*THE EXERCISE*: Quote exactly, and only, the lines from the one with "top_threads = end_stitches(1)" down to the one with "if obj.type not", both included.

[3D code data]

** Begin **

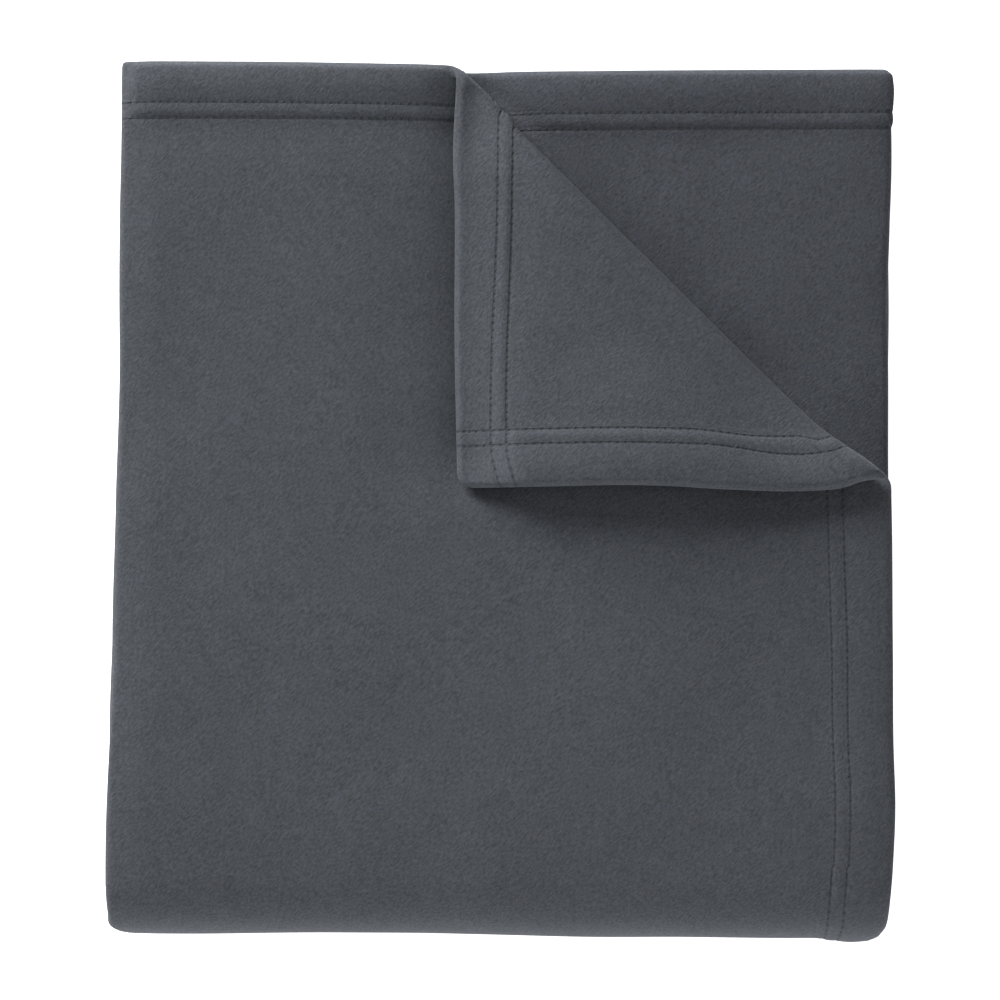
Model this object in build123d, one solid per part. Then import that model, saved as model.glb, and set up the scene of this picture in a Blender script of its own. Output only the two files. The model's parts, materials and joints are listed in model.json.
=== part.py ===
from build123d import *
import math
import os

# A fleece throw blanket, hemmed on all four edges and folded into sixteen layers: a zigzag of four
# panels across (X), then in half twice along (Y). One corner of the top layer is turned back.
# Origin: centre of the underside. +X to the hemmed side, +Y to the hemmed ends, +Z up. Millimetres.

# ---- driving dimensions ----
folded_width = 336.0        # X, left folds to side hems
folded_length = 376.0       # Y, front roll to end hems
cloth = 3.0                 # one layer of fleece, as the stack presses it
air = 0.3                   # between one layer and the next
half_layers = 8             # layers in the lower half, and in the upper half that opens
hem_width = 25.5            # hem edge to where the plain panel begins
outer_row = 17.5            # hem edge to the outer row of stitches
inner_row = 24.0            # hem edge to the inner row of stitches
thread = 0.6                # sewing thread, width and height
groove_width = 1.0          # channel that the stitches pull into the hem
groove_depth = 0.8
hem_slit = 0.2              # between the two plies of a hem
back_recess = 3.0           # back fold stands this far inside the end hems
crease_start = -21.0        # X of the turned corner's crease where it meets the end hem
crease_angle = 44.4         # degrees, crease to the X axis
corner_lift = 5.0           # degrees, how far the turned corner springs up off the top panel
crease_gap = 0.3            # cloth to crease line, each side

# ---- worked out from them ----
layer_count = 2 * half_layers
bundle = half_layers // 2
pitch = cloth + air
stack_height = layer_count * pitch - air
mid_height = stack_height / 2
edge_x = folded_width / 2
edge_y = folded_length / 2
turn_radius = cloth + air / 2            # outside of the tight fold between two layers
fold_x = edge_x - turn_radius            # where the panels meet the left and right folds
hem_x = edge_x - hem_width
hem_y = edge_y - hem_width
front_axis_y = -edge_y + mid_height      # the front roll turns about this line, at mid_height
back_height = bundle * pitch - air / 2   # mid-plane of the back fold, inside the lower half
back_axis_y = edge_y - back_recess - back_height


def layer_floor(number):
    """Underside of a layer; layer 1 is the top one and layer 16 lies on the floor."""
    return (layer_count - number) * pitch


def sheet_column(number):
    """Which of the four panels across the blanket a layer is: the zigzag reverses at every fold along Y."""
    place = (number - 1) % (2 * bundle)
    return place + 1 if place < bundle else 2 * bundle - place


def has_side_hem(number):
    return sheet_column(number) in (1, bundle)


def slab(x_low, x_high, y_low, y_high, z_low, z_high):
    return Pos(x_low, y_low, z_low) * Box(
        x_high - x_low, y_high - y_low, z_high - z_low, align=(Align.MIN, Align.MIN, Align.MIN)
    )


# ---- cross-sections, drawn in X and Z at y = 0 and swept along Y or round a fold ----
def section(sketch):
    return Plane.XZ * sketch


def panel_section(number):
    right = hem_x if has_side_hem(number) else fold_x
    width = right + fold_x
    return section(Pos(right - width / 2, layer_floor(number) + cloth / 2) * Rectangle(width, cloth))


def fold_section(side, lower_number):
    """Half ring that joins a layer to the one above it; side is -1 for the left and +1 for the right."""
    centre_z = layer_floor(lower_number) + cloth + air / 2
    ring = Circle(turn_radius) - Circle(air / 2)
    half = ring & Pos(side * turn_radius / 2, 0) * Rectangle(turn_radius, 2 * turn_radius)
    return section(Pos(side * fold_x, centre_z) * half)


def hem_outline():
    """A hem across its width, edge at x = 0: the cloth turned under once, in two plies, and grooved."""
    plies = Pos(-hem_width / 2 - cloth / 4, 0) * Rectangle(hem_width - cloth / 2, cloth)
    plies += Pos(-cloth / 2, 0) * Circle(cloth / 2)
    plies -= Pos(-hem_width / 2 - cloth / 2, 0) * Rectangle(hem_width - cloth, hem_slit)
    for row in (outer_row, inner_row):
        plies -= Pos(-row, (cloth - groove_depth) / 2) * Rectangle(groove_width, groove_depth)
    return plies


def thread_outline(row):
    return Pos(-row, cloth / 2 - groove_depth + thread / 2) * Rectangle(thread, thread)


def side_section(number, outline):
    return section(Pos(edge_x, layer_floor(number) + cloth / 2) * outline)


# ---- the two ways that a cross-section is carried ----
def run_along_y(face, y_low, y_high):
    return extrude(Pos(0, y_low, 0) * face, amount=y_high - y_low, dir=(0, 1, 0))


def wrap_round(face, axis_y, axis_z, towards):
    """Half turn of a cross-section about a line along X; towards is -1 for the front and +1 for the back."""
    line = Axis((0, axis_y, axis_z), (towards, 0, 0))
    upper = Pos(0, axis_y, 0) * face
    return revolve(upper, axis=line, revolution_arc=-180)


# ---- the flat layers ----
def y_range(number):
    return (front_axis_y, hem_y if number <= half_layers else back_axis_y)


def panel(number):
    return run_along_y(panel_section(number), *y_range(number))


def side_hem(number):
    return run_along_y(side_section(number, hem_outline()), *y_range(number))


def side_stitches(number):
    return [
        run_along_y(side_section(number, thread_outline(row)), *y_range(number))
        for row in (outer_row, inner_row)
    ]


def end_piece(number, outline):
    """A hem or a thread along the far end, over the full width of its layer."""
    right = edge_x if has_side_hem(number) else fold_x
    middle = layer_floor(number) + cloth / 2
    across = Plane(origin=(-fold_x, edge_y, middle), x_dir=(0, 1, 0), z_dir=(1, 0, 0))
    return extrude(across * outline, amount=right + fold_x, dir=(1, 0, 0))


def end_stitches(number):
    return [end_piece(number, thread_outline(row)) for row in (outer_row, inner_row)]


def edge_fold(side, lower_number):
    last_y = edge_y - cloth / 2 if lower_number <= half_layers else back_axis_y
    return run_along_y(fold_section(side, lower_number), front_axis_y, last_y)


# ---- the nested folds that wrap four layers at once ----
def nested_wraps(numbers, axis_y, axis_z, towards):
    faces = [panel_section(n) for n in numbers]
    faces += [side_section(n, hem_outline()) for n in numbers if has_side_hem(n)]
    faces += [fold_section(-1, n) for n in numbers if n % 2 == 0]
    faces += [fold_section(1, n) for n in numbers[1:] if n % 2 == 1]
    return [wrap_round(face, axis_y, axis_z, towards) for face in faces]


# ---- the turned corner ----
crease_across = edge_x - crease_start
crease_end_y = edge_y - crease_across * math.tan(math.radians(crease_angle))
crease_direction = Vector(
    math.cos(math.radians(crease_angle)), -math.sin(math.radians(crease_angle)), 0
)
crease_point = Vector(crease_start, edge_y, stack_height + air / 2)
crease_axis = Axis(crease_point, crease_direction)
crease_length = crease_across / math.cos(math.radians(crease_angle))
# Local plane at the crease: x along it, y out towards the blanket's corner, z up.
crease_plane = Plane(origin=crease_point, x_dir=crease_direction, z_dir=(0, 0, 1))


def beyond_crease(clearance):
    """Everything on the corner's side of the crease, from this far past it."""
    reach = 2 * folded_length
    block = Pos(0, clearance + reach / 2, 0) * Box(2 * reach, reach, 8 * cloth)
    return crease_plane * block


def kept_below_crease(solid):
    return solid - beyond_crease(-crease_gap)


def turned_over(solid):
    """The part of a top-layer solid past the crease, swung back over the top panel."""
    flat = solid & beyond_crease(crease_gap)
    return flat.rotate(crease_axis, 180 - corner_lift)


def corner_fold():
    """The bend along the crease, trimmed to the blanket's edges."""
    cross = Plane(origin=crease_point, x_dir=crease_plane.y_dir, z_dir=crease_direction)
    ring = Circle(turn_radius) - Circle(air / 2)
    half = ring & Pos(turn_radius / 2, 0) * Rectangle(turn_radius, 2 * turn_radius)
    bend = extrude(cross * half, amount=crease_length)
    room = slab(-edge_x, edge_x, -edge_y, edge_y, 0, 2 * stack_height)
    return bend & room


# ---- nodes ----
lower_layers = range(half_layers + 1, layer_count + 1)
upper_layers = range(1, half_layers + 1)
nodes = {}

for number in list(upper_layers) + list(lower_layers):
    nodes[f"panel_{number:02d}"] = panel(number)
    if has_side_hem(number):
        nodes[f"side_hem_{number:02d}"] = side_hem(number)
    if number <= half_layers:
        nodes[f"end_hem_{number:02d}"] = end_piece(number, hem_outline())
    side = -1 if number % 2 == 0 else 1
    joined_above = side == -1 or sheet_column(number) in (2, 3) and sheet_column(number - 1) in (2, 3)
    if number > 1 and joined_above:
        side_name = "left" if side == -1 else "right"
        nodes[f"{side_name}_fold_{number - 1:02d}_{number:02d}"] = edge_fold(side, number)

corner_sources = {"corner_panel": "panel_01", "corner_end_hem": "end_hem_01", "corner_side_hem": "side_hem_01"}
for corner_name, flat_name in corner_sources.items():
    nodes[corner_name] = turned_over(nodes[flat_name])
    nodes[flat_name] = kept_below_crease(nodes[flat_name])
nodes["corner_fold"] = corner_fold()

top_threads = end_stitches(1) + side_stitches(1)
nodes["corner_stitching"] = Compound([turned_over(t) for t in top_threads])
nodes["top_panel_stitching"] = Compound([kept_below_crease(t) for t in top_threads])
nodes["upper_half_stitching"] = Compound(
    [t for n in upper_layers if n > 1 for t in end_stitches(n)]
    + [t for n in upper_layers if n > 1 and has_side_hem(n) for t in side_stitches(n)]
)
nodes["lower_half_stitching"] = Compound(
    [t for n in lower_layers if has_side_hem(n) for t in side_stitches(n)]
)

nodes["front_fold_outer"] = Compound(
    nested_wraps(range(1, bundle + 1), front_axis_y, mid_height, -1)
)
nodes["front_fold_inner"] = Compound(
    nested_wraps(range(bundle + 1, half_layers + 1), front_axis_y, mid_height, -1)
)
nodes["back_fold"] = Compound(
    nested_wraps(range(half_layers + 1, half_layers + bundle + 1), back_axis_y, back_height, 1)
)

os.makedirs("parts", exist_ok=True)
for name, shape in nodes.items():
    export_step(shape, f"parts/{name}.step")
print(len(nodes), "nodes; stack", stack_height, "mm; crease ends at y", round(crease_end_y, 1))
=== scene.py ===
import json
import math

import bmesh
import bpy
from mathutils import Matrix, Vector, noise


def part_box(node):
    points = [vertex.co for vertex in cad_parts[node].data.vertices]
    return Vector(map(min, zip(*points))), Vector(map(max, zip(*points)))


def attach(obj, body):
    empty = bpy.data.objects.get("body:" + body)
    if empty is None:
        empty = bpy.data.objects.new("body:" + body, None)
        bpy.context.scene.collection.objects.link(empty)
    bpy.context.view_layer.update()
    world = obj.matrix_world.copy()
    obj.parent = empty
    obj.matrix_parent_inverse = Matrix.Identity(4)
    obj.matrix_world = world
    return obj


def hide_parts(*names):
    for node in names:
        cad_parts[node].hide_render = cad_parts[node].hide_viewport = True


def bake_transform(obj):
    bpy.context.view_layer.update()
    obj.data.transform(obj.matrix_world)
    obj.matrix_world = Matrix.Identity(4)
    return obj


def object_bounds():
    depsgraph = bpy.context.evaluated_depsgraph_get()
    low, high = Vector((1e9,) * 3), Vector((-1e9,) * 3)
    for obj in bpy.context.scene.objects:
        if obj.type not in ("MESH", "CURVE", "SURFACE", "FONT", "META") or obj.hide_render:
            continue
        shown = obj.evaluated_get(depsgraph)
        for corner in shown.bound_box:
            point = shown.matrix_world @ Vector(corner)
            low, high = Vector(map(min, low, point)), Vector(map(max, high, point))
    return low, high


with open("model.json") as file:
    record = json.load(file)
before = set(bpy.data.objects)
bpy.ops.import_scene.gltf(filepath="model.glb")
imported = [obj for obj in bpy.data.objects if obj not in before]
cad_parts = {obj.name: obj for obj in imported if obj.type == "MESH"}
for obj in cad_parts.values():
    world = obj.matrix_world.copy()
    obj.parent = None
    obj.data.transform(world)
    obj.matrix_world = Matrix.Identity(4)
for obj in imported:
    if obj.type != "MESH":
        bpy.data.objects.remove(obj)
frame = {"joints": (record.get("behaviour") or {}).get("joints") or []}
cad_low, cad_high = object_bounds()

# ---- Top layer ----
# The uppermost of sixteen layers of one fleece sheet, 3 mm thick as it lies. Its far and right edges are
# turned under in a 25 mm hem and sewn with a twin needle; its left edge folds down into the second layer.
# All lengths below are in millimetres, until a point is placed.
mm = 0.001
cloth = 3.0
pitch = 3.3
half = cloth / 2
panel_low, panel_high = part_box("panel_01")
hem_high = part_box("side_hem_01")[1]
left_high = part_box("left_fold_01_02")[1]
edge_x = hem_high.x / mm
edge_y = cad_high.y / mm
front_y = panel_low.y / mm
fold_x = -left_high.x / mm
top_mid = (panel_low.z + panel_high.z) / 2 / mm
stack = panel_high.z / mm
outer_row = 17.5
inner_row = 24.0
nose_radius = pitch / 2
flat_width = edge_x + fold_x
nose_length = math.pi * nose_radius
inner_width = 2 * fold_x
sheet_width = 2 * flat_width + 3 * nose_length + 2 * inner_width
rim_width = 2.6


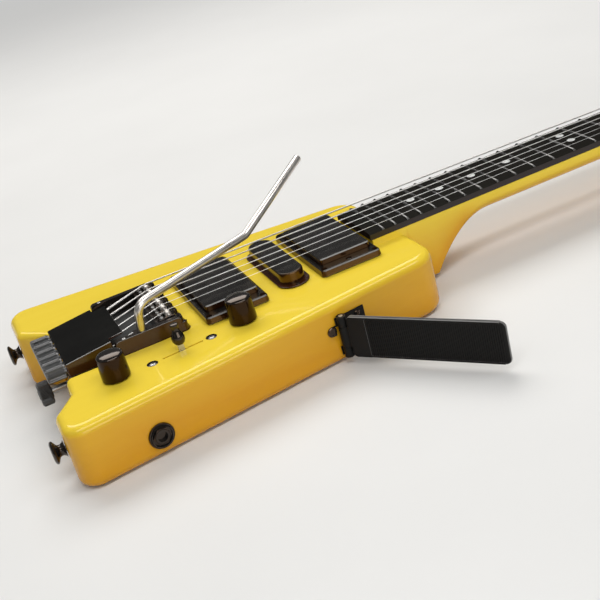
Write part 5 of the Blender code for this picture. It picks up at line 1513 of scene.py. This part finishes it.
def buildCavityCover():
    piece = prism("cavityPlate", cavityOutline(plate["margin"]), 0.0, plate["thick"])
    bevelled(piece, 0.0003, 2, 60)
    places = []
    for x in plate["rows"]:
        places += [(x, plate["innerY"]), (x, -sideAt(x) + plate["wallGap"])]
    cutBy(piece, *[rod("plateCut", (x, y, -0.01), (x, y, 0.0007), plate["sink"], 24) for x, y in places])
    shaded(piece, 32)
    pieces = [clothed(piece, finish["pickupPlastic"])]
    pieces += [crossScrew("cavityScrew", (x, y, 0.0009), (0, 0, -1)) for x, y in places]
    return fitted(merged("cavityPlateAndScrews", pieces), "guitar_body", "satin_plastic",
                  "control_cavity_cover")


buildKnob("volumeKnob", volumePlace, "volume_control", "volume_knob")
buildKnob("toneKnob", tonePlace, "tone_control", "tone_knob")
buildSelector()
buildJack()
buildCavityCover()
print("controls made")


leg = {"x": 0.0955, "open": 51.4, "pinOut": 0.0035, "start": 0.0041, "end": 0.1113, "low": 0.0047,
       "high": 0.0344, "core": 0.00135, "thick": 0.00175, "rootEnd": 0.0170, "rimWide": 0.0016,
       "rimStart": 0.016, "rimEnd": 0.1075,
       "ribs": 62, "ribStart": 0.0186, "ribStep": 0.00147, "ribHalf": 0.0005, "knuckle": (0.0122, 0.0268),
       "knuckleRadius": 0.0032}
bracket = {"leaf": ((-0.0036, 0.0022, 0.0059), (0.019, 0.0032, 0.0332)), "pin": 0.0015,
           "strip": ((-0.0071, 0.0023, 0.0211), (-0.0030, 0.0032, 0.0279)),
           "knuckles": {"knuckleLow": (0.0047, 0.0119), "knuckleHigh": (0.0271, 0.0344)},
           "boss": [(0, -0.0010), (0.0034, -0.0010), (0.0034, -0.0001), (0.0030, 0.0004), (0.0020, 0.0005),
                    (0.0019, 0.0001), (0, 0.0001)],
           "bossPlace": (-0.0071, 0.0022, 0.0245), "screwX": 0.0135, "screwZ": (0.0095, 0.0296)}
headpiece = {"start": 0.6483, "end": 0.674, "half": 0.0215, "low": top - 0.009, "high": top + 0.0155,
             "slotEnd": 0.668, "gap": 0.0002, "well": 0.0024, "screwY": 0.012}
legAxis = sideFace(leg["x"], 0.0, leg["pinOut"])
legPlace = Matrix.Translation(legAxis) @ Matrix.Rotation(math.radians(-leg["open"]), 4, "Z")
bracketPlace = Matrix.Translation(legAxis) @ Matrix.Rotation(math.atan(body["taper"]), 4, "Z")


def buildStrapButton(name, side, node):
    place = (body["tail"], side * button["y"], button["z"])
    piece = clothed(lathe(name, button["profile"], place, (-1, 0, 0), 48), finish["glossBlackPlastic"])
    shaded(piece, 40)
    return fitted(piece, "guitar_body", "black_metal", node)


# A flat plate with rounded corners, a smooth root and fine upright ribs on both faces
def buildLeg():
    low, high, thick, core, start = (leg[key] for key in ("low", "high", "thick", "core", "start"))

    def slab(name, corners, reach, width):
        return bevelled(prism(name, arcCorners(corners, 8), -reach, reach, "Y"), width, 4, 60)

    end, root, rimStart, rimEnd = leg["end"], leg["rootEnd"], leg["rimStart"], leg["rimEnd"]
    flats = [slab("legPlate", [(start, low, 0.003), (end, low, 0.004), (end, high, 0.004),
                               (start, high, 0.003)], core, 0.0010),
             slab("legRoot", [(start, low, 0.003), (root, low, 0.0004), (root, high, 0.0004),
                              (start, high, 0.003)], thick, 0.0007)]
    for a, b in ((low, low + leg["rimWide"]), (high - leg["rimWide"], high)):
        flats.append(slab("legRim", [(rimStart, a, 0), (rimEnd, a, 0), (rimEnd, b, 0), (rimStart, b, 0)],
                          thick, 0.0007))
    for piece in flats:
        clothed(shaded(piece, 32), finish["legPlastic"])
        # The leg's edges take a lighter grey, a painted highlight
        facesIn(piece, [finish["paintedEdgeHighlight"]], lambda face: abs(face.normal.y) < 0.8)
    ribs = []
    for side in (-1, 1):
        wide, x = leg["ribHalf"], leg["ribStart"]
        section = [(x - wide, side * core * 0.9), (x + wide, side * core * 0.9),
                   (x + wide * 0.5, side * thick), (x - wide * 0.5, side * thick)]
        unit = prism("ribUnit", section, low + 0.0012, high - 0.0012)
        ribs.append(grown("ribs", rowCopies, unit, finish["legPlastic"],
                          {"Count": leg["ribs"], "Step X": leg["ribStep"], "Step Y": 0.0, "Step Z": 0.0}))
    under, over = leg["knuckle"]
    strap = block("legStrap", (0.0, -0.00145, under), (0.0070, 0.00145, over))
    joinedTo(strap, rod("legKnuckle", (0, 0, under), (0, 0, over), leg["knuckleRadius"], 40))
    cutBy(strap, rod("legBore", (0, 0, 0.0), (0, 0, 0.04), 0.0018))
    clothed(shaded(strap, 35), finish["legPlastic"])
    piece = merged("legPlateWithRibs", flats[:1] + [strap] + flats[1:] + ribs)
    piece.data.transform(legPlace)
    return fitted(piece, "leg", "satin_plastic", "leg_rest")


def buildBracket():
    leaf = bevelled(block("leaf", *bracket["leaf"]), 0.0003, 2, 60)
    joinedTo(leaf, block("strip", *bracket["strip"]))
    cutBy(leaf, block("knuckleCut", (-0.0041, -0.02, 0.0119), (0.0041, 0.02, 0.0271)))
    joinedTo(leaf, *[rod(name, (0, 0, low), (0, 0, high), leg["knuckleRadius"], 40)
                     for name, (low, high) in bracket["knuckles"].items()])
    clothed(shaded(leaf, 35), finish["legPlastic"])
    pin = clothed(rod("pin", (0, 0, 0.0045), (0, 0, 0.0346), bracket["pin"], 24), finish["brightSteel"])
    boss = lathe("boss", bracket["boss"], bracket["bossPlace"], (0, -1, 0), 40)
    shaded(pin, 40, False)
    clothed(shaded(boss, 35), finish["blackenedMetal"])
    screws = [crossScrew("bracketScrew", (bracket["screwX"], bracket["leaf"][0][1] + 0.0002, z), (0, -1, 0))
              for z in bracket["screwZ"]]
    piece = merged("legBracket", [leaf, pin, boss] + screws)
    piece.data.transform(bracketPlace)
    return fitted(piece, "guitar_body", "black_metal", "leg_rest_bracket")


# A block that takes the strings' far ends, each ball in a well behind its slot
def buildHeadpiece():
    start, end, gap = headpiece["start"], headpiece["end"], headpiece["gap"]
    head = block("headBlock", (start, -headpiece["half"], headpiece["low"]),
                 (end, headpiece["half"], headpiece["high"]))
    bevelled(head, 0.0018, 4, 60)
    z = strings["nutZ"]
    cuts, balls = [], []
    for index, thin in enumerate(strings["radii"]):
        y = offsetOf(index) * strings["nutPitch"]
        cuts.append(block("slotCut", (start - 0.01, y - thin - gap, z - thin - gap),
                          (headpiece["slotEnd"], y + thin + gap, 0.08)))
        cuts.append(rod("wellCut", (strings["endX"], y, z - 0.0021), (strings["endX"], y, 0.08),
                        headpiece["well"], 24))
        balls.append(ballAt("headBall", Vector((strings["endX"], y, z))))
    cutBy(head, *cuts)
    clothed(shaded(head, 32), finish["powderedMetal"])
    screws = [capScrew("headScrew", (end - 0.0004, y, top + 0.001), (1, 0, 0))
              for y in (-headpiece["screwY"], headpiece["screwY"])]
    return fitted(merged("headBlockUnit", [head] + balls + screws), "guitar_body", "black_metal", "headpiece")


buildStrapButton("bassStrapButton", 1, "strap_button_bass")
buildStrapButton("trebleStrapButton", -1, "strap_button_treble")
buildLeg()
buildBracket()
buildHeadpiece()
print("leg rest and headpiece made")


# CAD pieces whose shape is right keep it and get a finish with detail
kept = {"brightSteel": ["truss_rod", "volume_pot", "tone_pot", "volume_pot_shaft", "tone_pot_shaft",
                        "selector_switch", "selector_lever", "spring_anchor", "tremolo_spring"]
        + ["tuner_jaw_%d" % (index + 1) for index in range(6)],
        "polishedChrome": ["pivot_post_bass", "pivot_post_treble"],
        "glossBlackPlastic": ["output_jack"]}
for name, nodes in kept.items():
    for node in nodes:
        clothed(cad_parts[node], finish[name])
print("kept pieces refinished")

** End **

*ANSWER TO THE EXERCISE*:
top_threads = end_stitches(1) + side_stitches(1)
nodes["corner_stitching"] = Compound([turned_over(t) for t in top_threads])
nodes["top_panel_stitching"] = Compound([kept_below_crease(t) for t in top_threads])
nodes["upper_half_stitching"] = Compound(
    [t for n in upper_layers if n > 1 for t in end_stitches(n)]
    + [t for n in upper_layers if n > 1 and has_side_hem(n) for t in side_stitches(n)]
)
nodes["lower_half_stitching"] = Compound(
    [t for n in lower_layers if has_side_hem(n) for t in side_stitches(n)]
)

nodes["front_fold_outer"] = Compound(
    nested_wraps(range(1, bundle + 1), front_axis_y, mid_height, -1)
)
nodes["front_fold_inner"] = Compound(
    nested_wraps(range(bundle + 1, half_layers + 1), front_axis_y, mid_height, -1)
)
nodes["back_fold"] = Compound(
    nested_wraps(range(half_layers + 1, half_layers + bundle + 1), back_axis_y, back_height, 1)
)

os.makedirs("parts", exist_ok=True)
for name, shape in nodes.items():
    export_step(shape, f"parts/{name}.step")
print(len(nodes), "nodes; stack", stack_height, "mm; crease ends at y", round(crease_end_y, 1))
=== scene.py ===
import json
import math

import bmesh
import bpy
from mathutils import Matrix, Vector, noise


def part_box(node):
    points = [vertex.co for vertex in cad_parts[node].data.vertices]
    return Vector(map(min, zip(*points))), Vector(map(max, zip(*points)))


def attach(obj, body):
    empty = bpy.data.objects.get("body:" + body)
    if empty is None:
        empty = bpy.data.objects.new("body:" + body, None)
        bpy.context.scene.collection.objects.link(empty)
    bpy.context.view_layer.update()
    world = obj.matrix_world.copy()
    obj.parent = empty
    obj.matrix_parent_inverse = Matrix.Identity(4)
    obj.matrix_world = world
    return obj


def hide_parts(*names):
    for node in names:
        cad_parts[node].hide_render = cad_parts[node].hide_viewport = True


def bake_transform(obj):
    bpy.context.view_layer.update()
    obj.data.transform(obj.matrix_world)
    obj.matrix_world = Matrix.Identity(4)
    return obj


def object_bounds():
    depsgraph = bpy.context.evaluated_depsgraph_get()
    low, high = Vector((1e9,) * 3), Vector((-1e9,) * 3)
    for obj in bpy.context.scene.objects:
        if obj.type not in ("MESH", "CURVE", "SURFACE", "FONT", "META") or obj.hide_render:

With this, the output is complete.